Edit: obviously, additional messages would just queue in the sender’s account costing them money to store too.
Some valid points here in relation to the attention economy. Synereo have an interesting model but not sure if they are building on maidsafe.
I agree that we should give users the ability to monetize their attention with micropayments. Attention is monetized already albeit users are not the beneficiaries is most instances, as was mentioned before, the users eyeballs of apps becomes the product, data is monetized and advertising bombards us all through our current digital life.
In a platform I was working on we gave individuals the ability to set a default flag rate which was the amount required to send a message to someone who you had the address of, addresses were not private per se but this feature was designed to put a cost on the sender to pay for your finite attention.

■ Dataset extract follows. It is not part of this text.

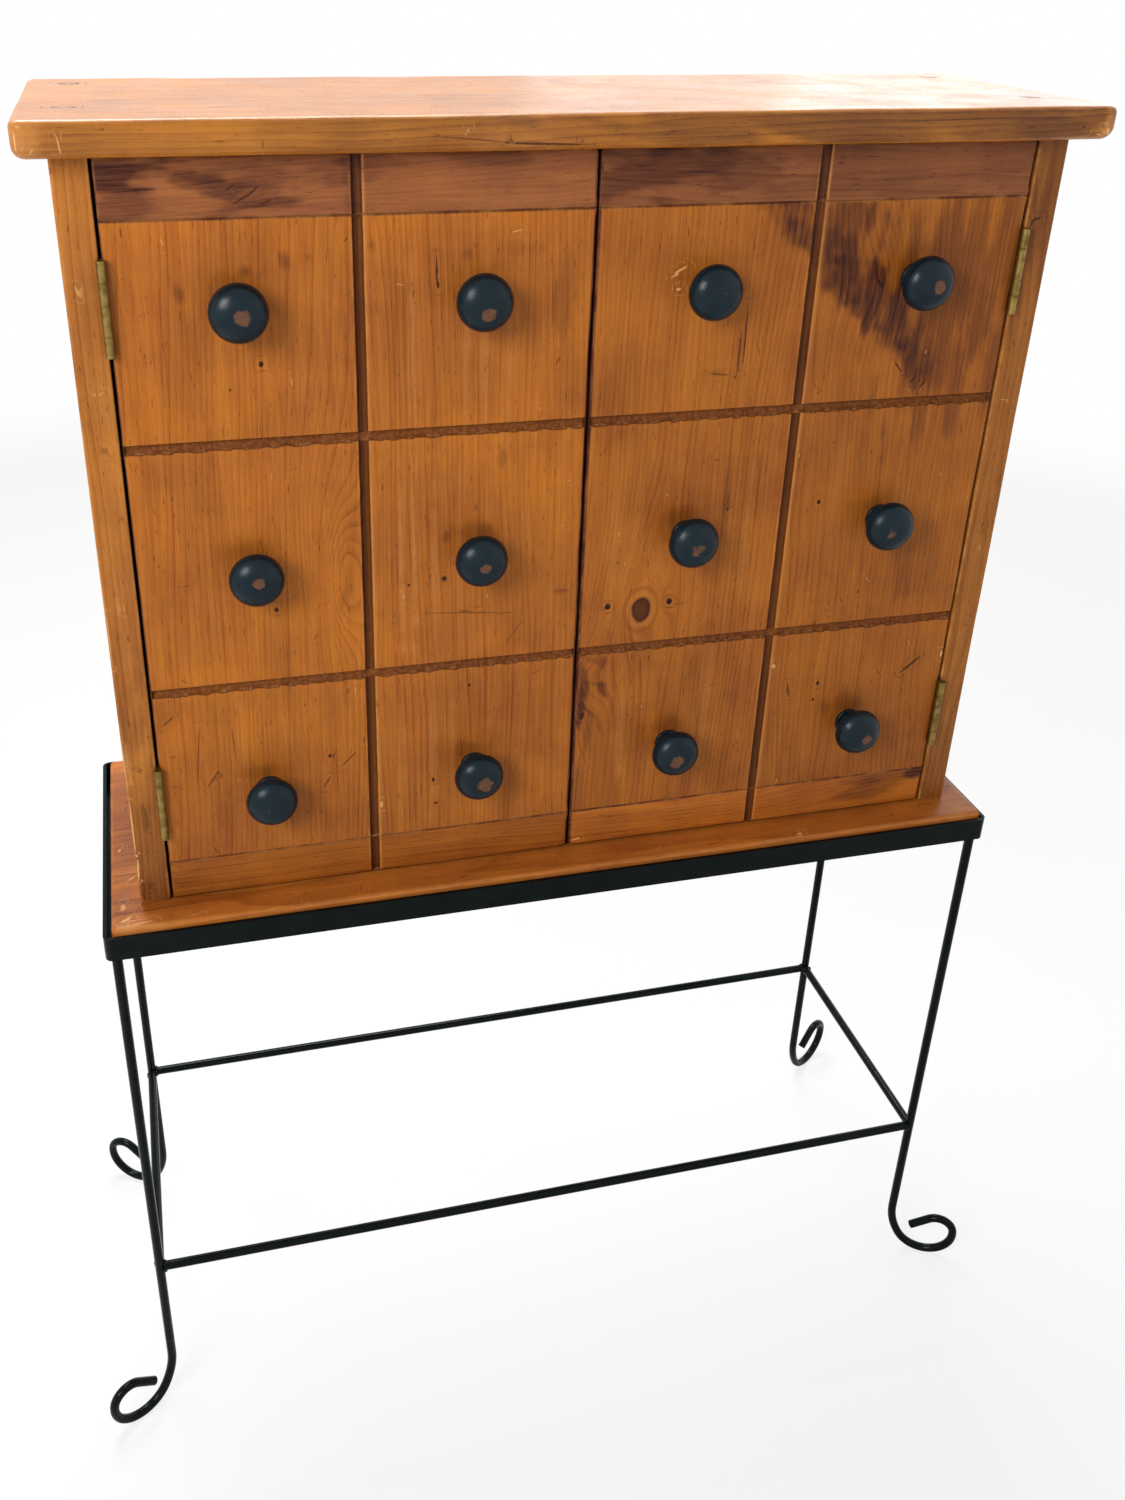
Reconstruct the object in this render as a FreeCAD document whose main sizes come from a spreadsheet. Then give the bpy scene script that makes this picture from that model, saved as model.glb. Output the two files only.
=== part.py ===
import FreeCAD, Part
import math
import os
import re
import Sketcher
from FreeCAD import Placement, Rotation, Vector

# Cabinet with two grooved doors, standing in the tray of a black iron stand.
# Millimetres, +Z up. The origin is on the floor under the middle of the stand, the doors face -Y.

doc = FreeCAD.newDocument("ChestOnStand")
sheet = doc.addObject("Spreadsheet::Sheet", "Sizes")

DRIVING_SIZES = [
    ("carcass_width", 680, "over the two side boards"),
    ("carcass_height", 545, "base board to underside of the top"),
    ("carcass_depth", 208, "front edge to back edge of a side board"),
    ("side_thick", 22.5, "side board"),
    ("top_thick", 22, "top board"),
    ("top_over_side", 18.5, "top board past a side board"),
    ("top_over_front", 25, "top board past the door fronts"),
    ("top_over_back", 7, "top board past the carcass at the back"),
    ("top_corner_radius", 8, "corners of the top board seen from above"),
    ("top_round_over", 5, "upper edge of the top board"),
    ("top_round_under", 8, "lower edge of the top board"),
    ("base_thick", 22, "base boards"),
    ("base_over_side", 22.5, "base past a side board"),
    ("base_over_front", 28.5, "base past the door fronts"),
    ("base_over_back", 9, "base past the carcass at the back"),
    ("base_front_width", 69.5, "front one of the two glued base boards"),
    ("base_corner_radius", 5, "front corners of the base seen from above"),
    ("base_round", 4, "upper edge of the base at the front and the ends"),
    ("back_thick", 5, "back panel"),
    ("rabbet_width", 10, "step in the side board that takes the back panel"),
    ("shelf_thick", 16, "shelf"),
    ("shelf_low_top", 180, "upper face of the lower shelf above the base"),
    ("shelf_high_top", 362, "upper face of the upper shelf above the base"),
    ("shelf_behind_door", 4, "shelf front edge behind the closed doors"),
    ("shelf_end_gap", 0.5, "shelf end to side board"),
    ("shelf_pin_diameter", 5, "brass shelf pin"),
    ("shelf_pin_seat", 8, "shelf pin inside the side board"),
    ("shelf_pin_reach", 9, "shelf pin under the shelf"),
    ("shelf_pin_inset", 24, "shelf pin from the front or back edge of the shelf"),
    ("plug_diameter", 14, "wood plug over a top screw"),
    ("plug_length", 7, "wood plug"),
    ("plug_front", 38, "front plugs behind the door fronts"),
    ("rear_plug_inset", 28, "rear plugs in front of the back edges of the side boards"),
    ("base_screw_front", 20, "front base screws behind the door fronts"),
    ("carcass_screw_diameter", 4.5, "screw through the top or base into a side board"),
    ("carcass_screw_head", 9, "its countersunk head"),
    ("carcass_screw_length", 50, "its length"),
    ("door_thick", 20, "door"),
    ("side_gap", 2, "door to side board"),
    ("centre_gap", 1.6, "door to door"),
    ("door_gap_top", 2, "door to top board"),
    ("door_gap_bottom", 1.5, "door to base"),
    ("top_cleat", 37, "cross-grain cleat at the head of a door"),
    ("bottom_cleat", 33, "cross-grain cleat at the foot of a door"),
    ("tongue_thick", 6, "tongue of the door panel in its cleats"),
    ("tongue_length", 8, "tongue of the door panel"),
    ("groove_width", 6.5, "dummy drawer grooves in the doors"),
    ("groove_depth", 4, "dummy drawer grooves in the doors"),
    ("groove_low", 179.5, "lower cross groove above the base"),
    ("groove_high", 361, "upper cross groove above the base"),
    ("knob_diameter", 38, "head of a knob"),
    ("knob_projection", 30, "knob from the door face"),
    ("knob_rim_height", 18, "widest part of the knob above the door face"),
    ("knob_edge_radius", 8.5, "rounding of the rim of a knob"),
    ("knob_foot_diameter", 22, "turned ring at the foot of a knob"),
    ("knob_foot_height", 3, "turned ring at the foot of a knob"),
    ("knob_neck_diameter", 14, "neck of a knob"),
    ("knob_screw_diameter", 4, "machine screw through the door into a knob"),
    ("knob_screw_grip", 13, "thread inside the knob"),
    ("knob_screw_head", 9, "pan head of the knob screw"),
    ("knob_screw_head_height", 2.4, "pan head of the knob screw"),
    ("hinge_length", 60, "brass butt hinge"),
    ("hinge_end_knuckle", 13.2, "upper or lower knuckle, on the leaf of the side board"),
    ("hinge_low", 59.5, "foot of the lower hinges above the base"),
    ("hinge_high", 424, "foot of the upper hinges above the base"),
    ("knuckle_diameter", 6, "hinge barrel"),
    ("hinge_pin_diameter", 2.4, "hinge pin"),
    ("hinge_pin_clearance", 0.05, "pin to bore, on the radius"),
    ("knuckle_gap", 0.3, "between knuckles"),
    ("knuckle_proud", 0.6, "hinge barrel in front of the door face"),
    ("leaf_thick", 1.6, "hinge leaf"),
    ("leaf_depth", 16, "hinge leaf behind the door face"),
    ("leaf_play", 0.3, "between the two leaves of a closed hinge"),
    ("hinge_screw_diameter", 2.6, "hinge screw"),
    ("hinge_screw_head", 5.2, "hinge screw head"),
    ("hinge_screw_length", 14, "hinge screw"),
    ("catch_length", 46, "double magnetic catch under the top"),
    ("catch_depth", 15, "double magnetic catch"),
    ("catch_height", 13, "double magnetic catch"),
    ("catch_gap", 0.3, "magnet to strike plate with the doors closed"),
    ("catch_screw_bite", 7, "catch screw inside the top board"),
    ("strike_width", 15, "steel strike plate on a door"),
    ("strike_height", 10, "steel strike plate"),
    ("strike_thick", 1.2, "steel strike plate"),
    ("strike_inset", 3, "strike plate from the free edge and head of the door"),
    ("nail_diameter", 1.4, "nail of the back panel"),
    ("nail_head", 3.2, "nail head"),
    ("nail_length", 16, "nail under its head"),
    ("nail_head_height", 0.7, "nail head"),
    ("spike_length", 8, "spike of a strike plate"),
    ("rim_height", 20, "outside of the iron tray"),
    ("rim_thick", 3, "iron of the tray"),
    ("ledge_width", 20, "flange under the base, outer face to inner edge"),
    ("rim_corner_radius", 6, "outer corners of the tray"),
    ("rim_play_side", 4, "base to tray, both ends together"),
    ("rim_play_depth", 3, "base to tray, front and back together"),
    ("cabinet_shift_side", 1.5, "cabinet to the right of the middle of its tray"),
    ("cabinet_shift_back", -0.5, "cabinet behind the middle of its tray"),
    ("stand_height", 509, "floor to the underside of the tray"),
    ("rod_diameter", 8, "round iron rod of legs and stretchers"),
    ("leg_inset", 8, "leg axis inside the outer faces of the tray"),
    ("stretcher_height", 164, "stretcher axis above the floor"),
    ("foot_swing", 32, "degrees that a foot points away from the long side"),
    ("bend_radius", 63, "first bend of a foot"),
    ("bend_angle", 33, "degrees of the first bend"),
    ("heel_radius", 28, "heel of a foot"),
    ("heel_angle", 190, "degrees turned at the end of the heel"),
    ("curl_radius", 15, "curl of a foot"),
    ("curl_angle", 311, "degrees turned at the end of the curl"),
    ("foot_tip", 21, "straight end of a foot"),
]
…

Users could also set flag rates for individual contacts and also “forgive” payment if chosen. These rates could be changed at anytime by the individual users. The whitelisting feature was a list of contacts you had chosen to automatically “forgive” payment so they would not get charged to message you.
This platform was a modified version of a group of micropayment websites my father in law had built a decade ago. He never really got it of the ground for many reasons and has given all of it to me to modify, not sure what I would salvage. There were numerous flaws with the way he had designed it and many aspects I didn’t agree with, which I wont go into here, but there are some great concepts to work with. If any of you are interested here is the link Welcome to CashRamSpam.com
Spam is such a massive attention cost in both individual and organizational terms and I’m looking forward to seeing how messaging will evolve on maidsafe.
Safecoin has the ability to facilitate micropayments for messaging and any cost of PUT would be minimal if plaintext as has been mentioned. When multimedia comes in to messaging cost rise I guess which may be a deterrent for initial user traction. Having kick-ass UX and UI is going to be the challenge so all the technical details and transactions are not even thought about by the general user.